Detto questo, è anche vero che il presidente, e quella politica che lui così efficacemente rappresenta, continua a dimenticare che gli è stato chiesto più volte di venire a Sciacca per confrontarsi sugli aspetti controversi della tematica termale, una prima volta con una delibera unanime dell’intero consiglio comunale e di tutte le forze sociali della città, una seconda volta da un manifesto-appello sottoscritto da tutti i sindaci del territorio su iniziativa del Comitato Civico Patrimonio Termale.
Ma a questo confronto pubblico il presidente Musumeci si è sempre sottratto e negato, evidentemente da autentico democratico qual’è.
Nei prossimi anni le risorse economiche europee affluiranno a go go per rilanciare economicamente il nostro paese e il sud Italia in particolare.
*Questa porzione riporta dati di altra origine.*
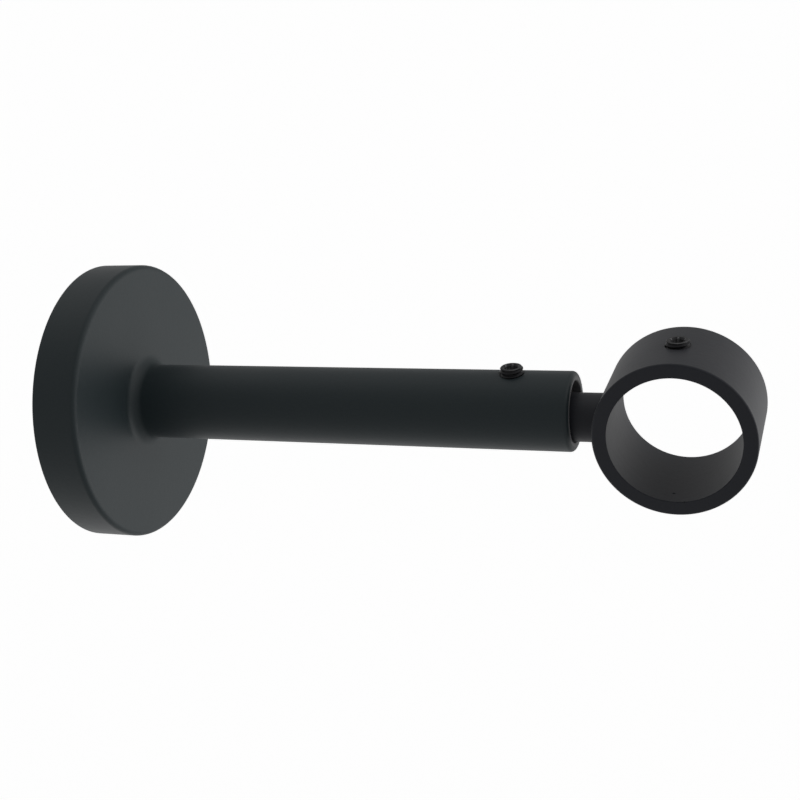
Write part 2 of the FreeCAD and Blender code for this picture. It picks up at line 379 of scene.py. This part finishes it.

Ma per il termalismo siciliano non arriverà un solo euro, perché questa classe politica siciliana che alle prossime elezioni andremo a gratificare con i nostri voti non è stata capace di preparare un solo progetto esecutivo e di comprendere ciò che anche un bambino comprenderebbe: abbiamo sotto i nostri piedi un tesoro che in tutte le altre parti del mondo avrebbero trasformato in oro e in lavoro, noi invece in Sicilia ci divertiamo a chiuderlo e farlo marcire come se gli antichi Greci e Romani non ci avessero già indicato la strada da seguire.
E nessuno di noi si senta escluso da questo ragionamento.
Caro Presidente, sappiamo che ci sei rimasto male per quello striscione in cui ti si accusava di aver tradito il territorio di Sciacca: forse avevi ragione, sarebbe stato più corretto scriverci che hai tradito l’intero territorio regionale.